You can plot the original data as I have shown in this post to give a visual check. But you can also do all of the same fit statistics comparing different polynomial functions as you can for comparing more/less groups.
BC
/ June 7, 2022It seems crimCV does not allow different trajectory shapes for different groups. What if I want to fit a linear trajectory in one group, a quadratic shape in another, and a cubic in a third.
apwheele
/ June 7, 2022Yes you are right. I do not think this is a major issue, if a group *should* be linear then the higher level coefficients will just be fit closer to zero. That said, if you really need such functionality I would suggest looking into either the traj library functions by Dan Nagin/Bobby Jones for SAS/Stata, or in R maybe check out the flexmix library.
kt_drum
/ March 22, 2023Hi Andrew,
Would you have any advice on….
(1) package available in R for estimating group based trajectory models for continuous outcome data (normal distribution)?
(2) if you have used traj in STATA for estimating group-based trajectory models for continuous outcome data (normal distribution)? The examples I’ve seen online seem to be mainly for censored normal distributions. However, I note that the supported distributions do include ‘censored (or regular) normal’. Would that mean traj supports analysis with continuous data with normal distributions? I’m worried I’ve missed something.
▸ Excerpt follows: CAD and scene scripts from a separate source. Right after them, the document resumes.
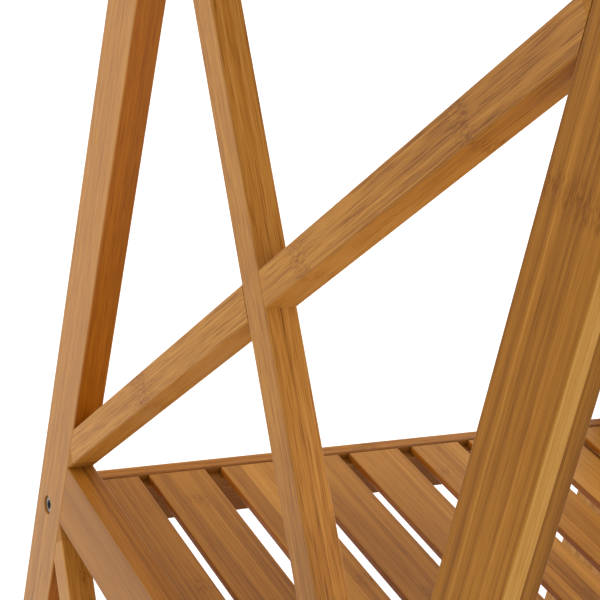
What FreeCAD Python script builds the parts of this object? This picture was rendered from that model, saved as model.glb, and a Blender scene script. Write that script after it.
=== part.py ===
import FreeCAD, Part
import math
import os
import re

import Sketcher
from FreeCAD import Placement, Rotation, Vector

# Ladder shelf with two glued side frames, each crossed by X braces, and three slatted shelves
# bolted between them. X runs from the left side frame to the right one, Y from front to rear
# and Z up. The origin is on the floor, under the middle of the shelf. All sizes are in millimetres.

SIZES = {
    # bars
    "stock_thick": 16,
    "post_wide": 36,
    "side_rail_tall": 37.5,
    "shelf_rail_tall": 30,
    "edge_round": 1,
    # side frame
    "clear_depth": 328,
    "bay_tall": 380,
    "leg_clear": 95,
    "brace_end_tall": 25.5,
    # shelf
    "inner_width": 410,
    "shelf_drop": 22.5,
    "rail_step": 12,
    "rebate_wide": 6.5,
    "rebate_deep": 4.5,
    "slat_wide": 37.5,
    "slat_thick": 4.5,
    "slat_end_gap": 0.5,
    "slat_first_gap": 1,
    "slat_gap_one": 6.5,
    "slat_gap_two": 11,
    "slat_gap_three": 9,
    "slat_gap_four": 8,
    "slat_gap_five": 10.5,
    "slat_gap_six": 8.5,
    "slat_gap_seven": 9,
    "slat_gap_eight": 8.5,
    "batten_tall": 10,
    "batten_wide": 15,
    # fasteners and pads
    "bolt_diameter": 6,
    "bolt_bore": 6.5,
    "bolt_long": 54,
    "head_diameter": 10,
    "head_tall": 6,
    "head_bevel": 0.6,
    "socket_across": 5,
    "socket_deep": 3,
    "recess_diameter": 11,
    "recess_deep": 7,
    "end_bore_deep": 50,
    "nut_diameter": 10,
    "nut_bore": 10.2,
    "nut_long": 12,
    "nut_bore_deep": 12.5,
    "nut_from_end": 35,
    "dowel_diameter": 5.9,
    "dowel_bore": 6,
    "dowel_end_gap": 0.5,
    "dowel_edge": 9,
    "rail_dowel_in_post": 15,
    "rail_dowel_in_rail": 15,
    "brace_dowel_in_post": 13,
    "brace_dowel_in_brace": 6,
    "batten_dowel_in_rail": 7,
    "batten_dowel_in_batten": 16,
    "pad_thick": 3,
    "pad_wide": 14,
    "pad_long": 32,
    "pad_round": 3,
}
SLAT_GAPS = [alias for alias in SIZES if alias.startswith("slat_gap_")]
SLATS = range(len(SLAT_GAPS) + 1)
SHELVES = ["bottom", "middle", "top"]
BAYS = ["lower", "upper"]
SIDES = ["left", "right"]
ENDS = ["front", "rear"]

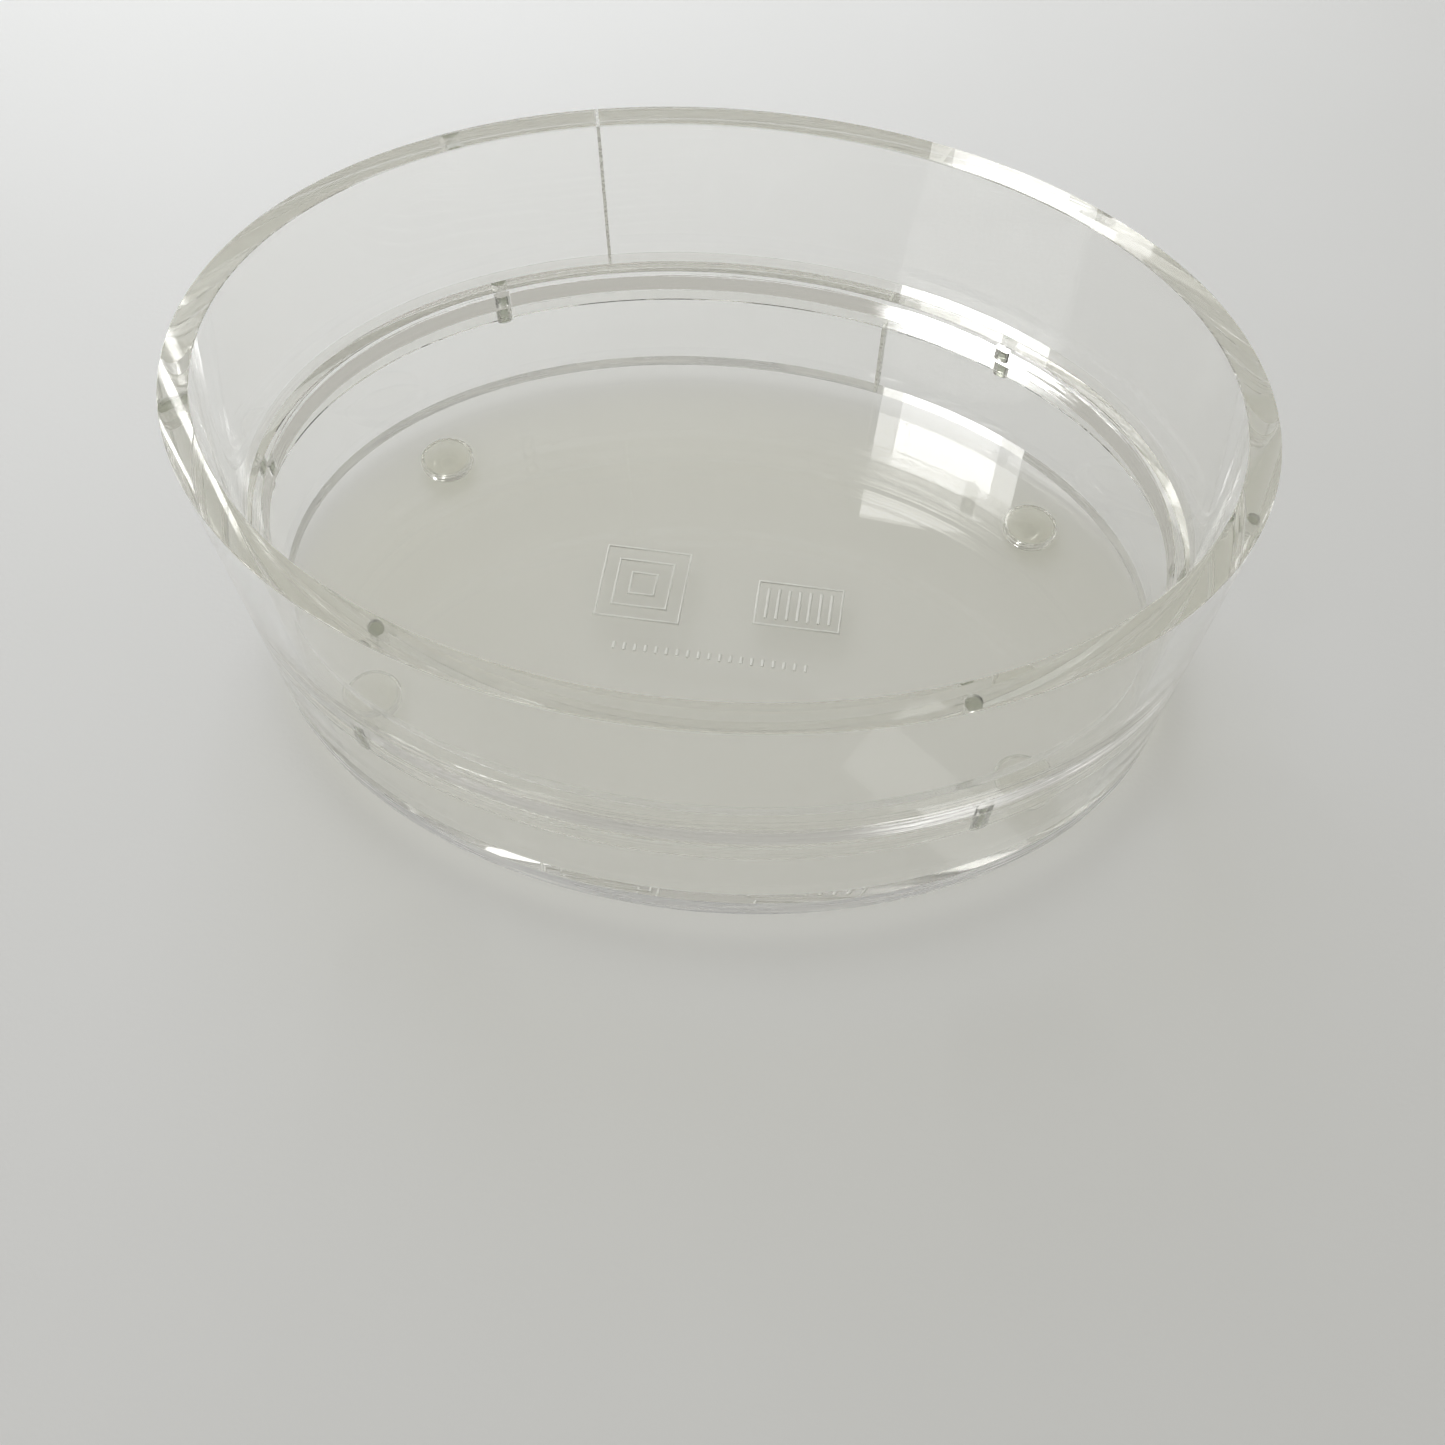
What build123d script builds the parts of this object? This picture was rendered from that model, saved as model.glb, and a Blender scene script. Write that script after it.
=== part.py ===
from build123d import *
import math
import os

# Clear acrylic oval display tray: a lower tray on bumper feet and a lift-off upper section.
# Units are millimetres, +Z is up, X runs along the long axis of the oval.
# The origin is on the resting surface, under the centre of the oval.

# ---- driving dimensions ----
LENGTH = 180.0                  # outside of the wall, along X
WIDTH = 131.0                   # outside of the wall, along Y
SHEET = 5.0                     # thickness of every acrylic sheet and strip
EDGE_BREAK = 0.5                # chamfer that polishing leaves on the free edges

UPPER_RING_HEIGHT = 32.1
LOWER_RING_HEIGHT = 19.1
LEDGE_WIDTH = 7.7               # from the outside wall to the ledge's inner edge
DRY_GAP = 0.05                  # air film between the two sections

PIN_RADIUS = 1.6
PIN_LENGTH = 7.5
PIN_DEPTH = 6.5                 # through the collar and on into the lower ring
PIN_CLEARANCE = 0.05            # radial, in the ledge ring's holes
PIN_END_ROOM = 0.5              # above the pin's tip, in the ledge ring's blind hole
PIN_SIDE_ANGLE = 54.0           # ellipse parameter of the four corner pins, degrees

BUMPER_RADIUS = 5.55
BUMPER_HEIGHT = 3.0
BUMPER_TIP_RADIUS = 1.8         # small flat that the dome settles on
ADHESIVE_THICKNESS = 0.2
BUMPER_X = 62.0
BUMPER_Y = 28.5

WELD_WIDTH = 0.6                # cement in the butt joint of a bent ring
UPPER_WELD_ANGLE = 110.0        # ellipse parameter, degrees
LOWER_WELD_ANGLE = 72.0

# ---- levels ----
BASE_BOTTOM = BUMPER_HEIGHT + ADHESIVE_THICKNESS
BASE_TOP = BASE_BOTTOM + SHEET
LOWER_RING_TOP = BASE_TOP + LOWER_RING_HEIGHT
COLLAR_TOP = LOWER_RING_TOP + SHEET
LEDGE_BOTTOM = COLLAR_TOP + DRY_GAP
LEDGE_TOP = LEDGE_BOTTOM + SHEET
RIM_TOP = LEDGE_TOP + UPPER_RING_HEIGHT
PIN_BOTTOM = COLLAR_TOP - PIN_DEPTH
PIN_TOP = PIN_BOTTOM + PIN_LENGTH

HALF_LENGTH = LENGTH / 2
HALF_WIDTH = WIDTH / 2
WALL_MIDDLE = SHEET / 2
TOLERANCE = 0.01
CUT_THROUGH = 1.0               # how far a cutter runs past the face that it leaves by


def oval_slab(inset, bottom, top):
    """A solid oval slab whose edge lies inset inside the outer wall."""
    outline = Ellipse(HALF_LENGTH - inset, HALF_WIDTH - inset)
    return Pos(0, 0, bottom) * extrude(outline, amount=top - bottom)


def oval_ring(width, bottom, top):
    """A vertical ring, flush with the outer wall and width thick."""
    inside = oval_slab(width, bottom - CUT_THROUGH, top + CUT_THROUGH)
    return oval_slab(0, bottom, top) - inside


def break_edges(solid, level):
    """Chamfer the oval edges of the face at one level."""
    edges = solid.edges().filter_by_position(Axis.Z, level - TOLERANCE, level + TOLERANCE)
    return chamfer(edges, EDGE_BREAK)


def oval_place(angle, inset):
    """A point at an ellipse parameter, inset along the wall's normal, and that normal's angle."""
    turn = math.radians(angle)
    x = HALF_LENGTH * math.cos(turn)
    y = HALF_WIDTH * math.sin(turn)
    normal = math.atan2(y / HALF_WIDTH**2, x / HALF_LENGTH**2)
    return x - inset * math.cos(normal), y - inset * math.sin(normal), math.degrees(normal)


def weld_cutter(angle, bottom, top):
    """A thin upright slab through the wall, square to it."""
    x, y, heading = oval_place(angle, WALL_MIDDLE)
    middle = (bottom + top) / 2
    slab = Box(3 * SHEET, WELD_WIDTH, top - bottom + 2 * CUT_THROUGH)
    return Pos(x, y, middle) * Rot(0, 0, heading) * slab


def pin_places():
    """Name and plan position of each locating pin, at the middle of the wall."""
    angles = {
        "right": 0,
        "back_right": PIN_SIDE_ANGLE,
        "back_left": 180 - PIN_SIDE_ANGLE,
        "left": 180,
        "front_left": 180 + PIN_SIDE_ANGLE,
        "front_right": -PIN_SIDE_ANGLE,
    }
    return {name: oval_place(angle, WALL_MIDDLE)[:2] for name, angle in angles.items()}


def bumper_places():
    """Name and plan position of each bumper foot."""
    return {
        "back_left": (-BUMPER_X, BUMPER_Y),
        "back_right": (BUMPER_X, BUMPER_Y),
        "front_left": (-BUMPER_X, -BUMPER_Y),
        "front_right": (BUMPER_X, -BUMPER_Y),
    }


def post(radius, x, y, bottom, top):
    """An upright cylinder between two levels."""
    return Pos(x, y, bottom) * extrude(Circle(radius), amount=top - bottom)


def make_base_plate():
    return break_edges(oval_slab(0, BASE_BOTTOM, BASE_TOP), BASE_BOTTOM)


def make_lower_ring():
    """The lower wall and the cement in its butt joint, with a blind hole for each pin."""
    ring = oval_ring(SHEET, BASE_TOP, LOWER_RING_TOP)
    cutter = weld_cutter(LOWER_WELD_ANGLE, BASE_TOP, LOWER_RING_TOP)
    weld = ring & cutter
    ring -= cutter
    for x, y in pin_places().values():
        ring -= post(PIN_RADIUS, x, y, PIN_BOTTOM, LOWER_RING_TOP + CUT_THROUGH)
    return ring, weld


def make_collar_ring():
    """The flat oval ring cemented on the lower wall, with a hole right through for each pin."""
    ring = oval_ring(SHEET, LOWER_RING_TOP, COLLAR_TOP)
    for x, y in pin_places().values():
        ring -= post(PIN_RADIUS, x, y, LOWER_RING_TOP - CUT_THROUGH, COLLAR_TOP + CUT_THROUGH)
    return ring


def make_ledge_ring():
    """The wider flat oval ring under the upper wall: its inner edge stands proud as a ledge."""
    ring = break_edges(oval_ring(LEDGE_WIDTH, LEDGE_BOTTOM, LEDGE_TOP), LEDGE_BOTTOM)
    hole_top = PIN_TOP + PIN_END_ROOM
    for x, y in pin_places().values():
        ring -= post(PIN_RADIUS + PIN_CLEARANCE, x, y, LEDGE_BOTTOM - CUT_THROUGH, hole_top)
    return ring


def make_upper_ring():
    """The tall upper wall and the cement in its butt joint."""
    ring = break_edges(oval_ring(SHEET, LEDGE_TOP, RIM_TOP), RIM_TOP)
    cutter = weld_cutter(UPPER_WELD_ANGLE, LEDGE_TOP, RIM_TOP)
    weld = ring & cutter
    return ring - cutter, weld


def make_bumper(x, y):
    """A domed foot: a short straight side, then a round shoulder down to a small flat."""
    side = BUMPER_HEIGHT * 0.3
    shoulder = BUMPER_HEIGHT - side
    with BuildPart() as foot:
        with BuildSketch(Plane.XZ):
            with BuildLine():
                Line((0, 0), (BUMPER_TIP_RADIUS, 0))
                EllipticalCenterArc(
                    (BUMPER_TIP_RADIUS, shoulder),
                    BUMPER_RADIUS - BUMPER_TIP_RADIUS,
                    shoulder,
                    start_angle=270,
                    arc_size=90,
                )
                Line((BUMPER_RADIUS, shoulder), (BUMPER_RADIUS, BUMPER_HEIGHT))
                Line((BUMPER_RADIUS, BUMPER_HEIGHT), (0, BUMPER_HEIGHT))
                Line((0, BUMPER_HEIGHT), (0, 0))
            make_face()
        revolve(axis=Axis.Z)
    return Pos(x, y, 0) * foot.part


def build_nodes():
    """Every separate piece, by node name."""
    lower_ring, lower_weld = make_lower_ring()
    upper_ring, upper_weld = make_upper_ring()
    nodes = {
        "base_plate": make_base_plate(),
        "lower_ring": lower_ring,
        "lower_ring_weld": lower_weld,
        "collar_ring": make_collar_ring(),
        "ledge_ring": make_ledge_ring(),
        "upper_ring": upper_ring,
        "upper_ring_weld": upper_weld,
    }
    for name, (x, y) in pin_places().items():
        nodes[f"pin_{name}"] = post(PIN_RADIUS, x, y, PIN_BOTTOM, PIN_TOP)
    for name, (x, y) in bumper_places().items():
        nodes[f"bumper_{name}"] = make_bumper(x, y)
        nodes[f"bumper_pad_{name}"] = post(BUMPER_RADIUS, x, y, BUMPER_HEIGHT, BASE_BOTTOM)
    return nodes


os.makedirs("parts", exist_ok=True)
for node, shape in build_nodes().items():
    export_step(shape, f"parts/{node}.step")
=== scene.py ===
import bpy
import bmesh
import math
from mathutils import Matrix, Vector


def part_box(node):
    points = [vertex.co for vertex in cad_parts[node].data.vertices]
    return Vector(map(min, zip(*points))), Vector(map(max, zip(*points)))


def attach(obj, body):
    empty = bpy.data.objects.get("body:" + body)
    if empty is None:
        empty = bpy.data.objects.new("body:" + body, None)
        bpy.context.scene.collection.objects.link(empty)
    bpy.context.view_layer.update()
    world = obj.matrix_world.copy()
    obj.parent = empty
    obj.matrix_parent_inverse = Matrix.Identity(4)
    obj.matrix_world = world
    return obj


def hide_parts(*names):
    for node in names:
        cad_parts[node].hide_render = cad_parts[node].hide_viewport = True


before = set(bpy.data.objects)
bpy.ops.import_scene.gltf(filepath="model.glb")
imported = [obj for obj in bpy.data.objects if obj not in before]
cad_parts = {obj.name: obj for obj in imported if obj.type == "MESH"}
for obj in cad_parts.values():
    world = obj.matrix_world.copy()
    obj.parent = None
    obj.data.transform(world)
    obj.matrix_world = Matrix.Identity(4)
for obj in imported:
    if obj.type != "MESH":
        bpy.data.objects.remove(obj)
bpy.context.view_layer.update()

# Clear acrylic oval display tray on a plain pale table. Everything is in metres, in the CAD frame.
MM = 0.001

# ---- sizes read from the frame ----
BASE_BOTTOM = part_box("base_plate")[0].z
HALF_LENGTH, HALF_WIDTH, BASE_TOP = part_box("base_plate")[1]
LOWER_RING_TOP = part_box("lower_ring")[1].z
COLLAR_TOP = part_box("collar_ring")[1].z
LEDGE_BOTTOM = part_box("ledge_ring")[0].z
LEDGE_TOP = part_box("ledge_ring")[1].z
RIM_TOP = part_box("upper_ring")[1].z
PIN_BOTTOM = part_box("pin_right")[0].z
PIN_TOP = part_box("pin_right")[1].z
BUMPER_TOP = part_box("bumper_front_left")[1].z
SHEET = BASE_TOP - BASE_BOTTOM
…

https://www.andrew.cmu.edu/user/bjones/index.htm
Any help is much appreciated!
apwheele
/ March 23, 2023For R, check out the flexmix library. You can have nesting in the data for equivalent trajectories per group, https://andrewpwheeler.com/2022/04/19/state-dependence-and-trajectory-models/.
For Stata, you can just set the censoring bounds to values outside of the data and it is the same as a normal distribution without censoring.
kt_drum
/ March 23, 2023You are a legend Andrew. Thank you!